The world is too much with us.
We have a preoccupation with our own occupation, seeking getaways to escape reality, to decompress, listening through our earbuds, blocking out all sound, all voices but our own, yet being connected, accessible in case something should happen and we become needed.
Nathanael has spent the afternoon considering all the problems of the world, wishing for someone, the Messiah to come from God, when suddenly he hears all this from Andrew. Does he respond, “Really? I was just praying…” No, Nathanael is a skeptic…”Yeah Right, like anything good has ever come out of a backwater place like Nazareth!”
But he comes to see.

And Jesus provides Nathanael with affirmation: “An Israelite, in whom there is no guile!” We hear this and have no context. But, the father of Israel, the one who was renamed Israel when he was called to faith in wrestling with himself at night was JACOB who would have been known to anyone in Israel. Jacob who was filled with GUILE, who was always SCHEMING & CONIVING. Jacob who sitting beneath a tree had a vision of ANGELS ASCENDING AND DESCENDING A GREAT LADDER FROM HEAVEN TO EARTH. And Jesus provides the affirmation, you will see Heaven Ripped Open and Angels of God Ascending and Descending upon the Son of Man.

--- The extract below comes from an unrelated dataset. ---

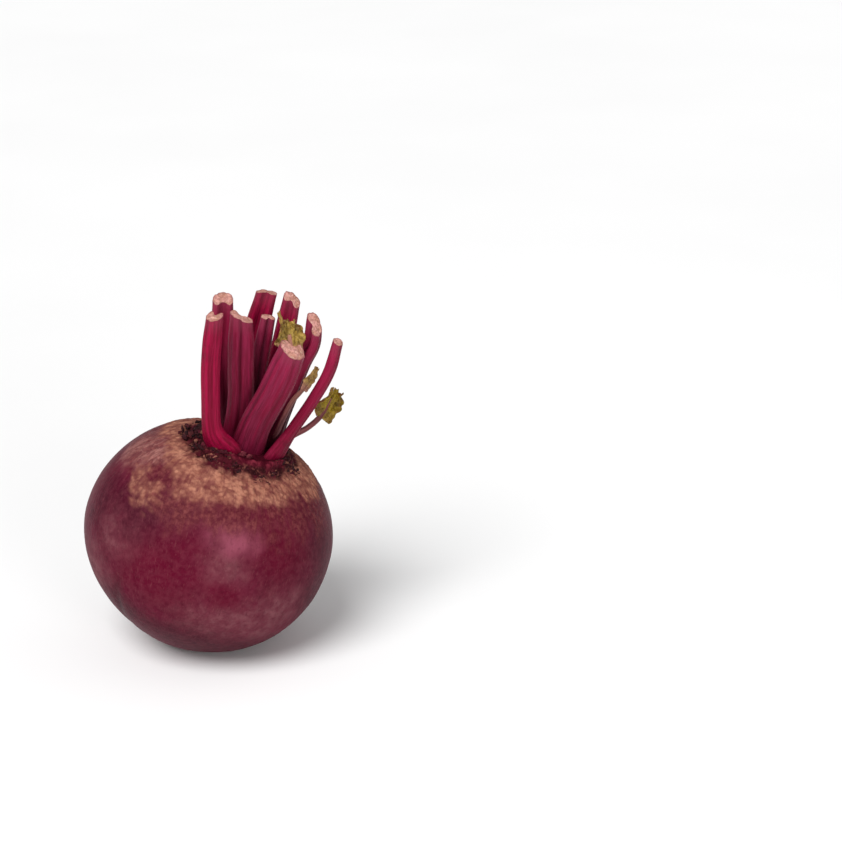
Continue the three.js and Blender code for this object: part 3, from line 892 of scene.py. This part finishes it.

What do we seek? To make a difference in the world? To feed the hungry? To clothe those without? To provide for a people who have been oppressed, the families of those we care about? Shall we sit beneath a tree, or sleep in comfortable beds ignoring the challenges around us? What would happen, if we acted like the child Samuel? The next time we heard a challenge, the need for affordable housing, the need for healthcare for people in their homes, the need to provide for others, instead of blaming the government, or wishing someone would do something, we were to respond “I am LISTENING LORD!”

Instead of hearing a ringing in our ears, or all the distractions of this life, we might actually be CALLED to respond like Nathanael: RABBI! SON OF GOD! KING OF ISRAEL!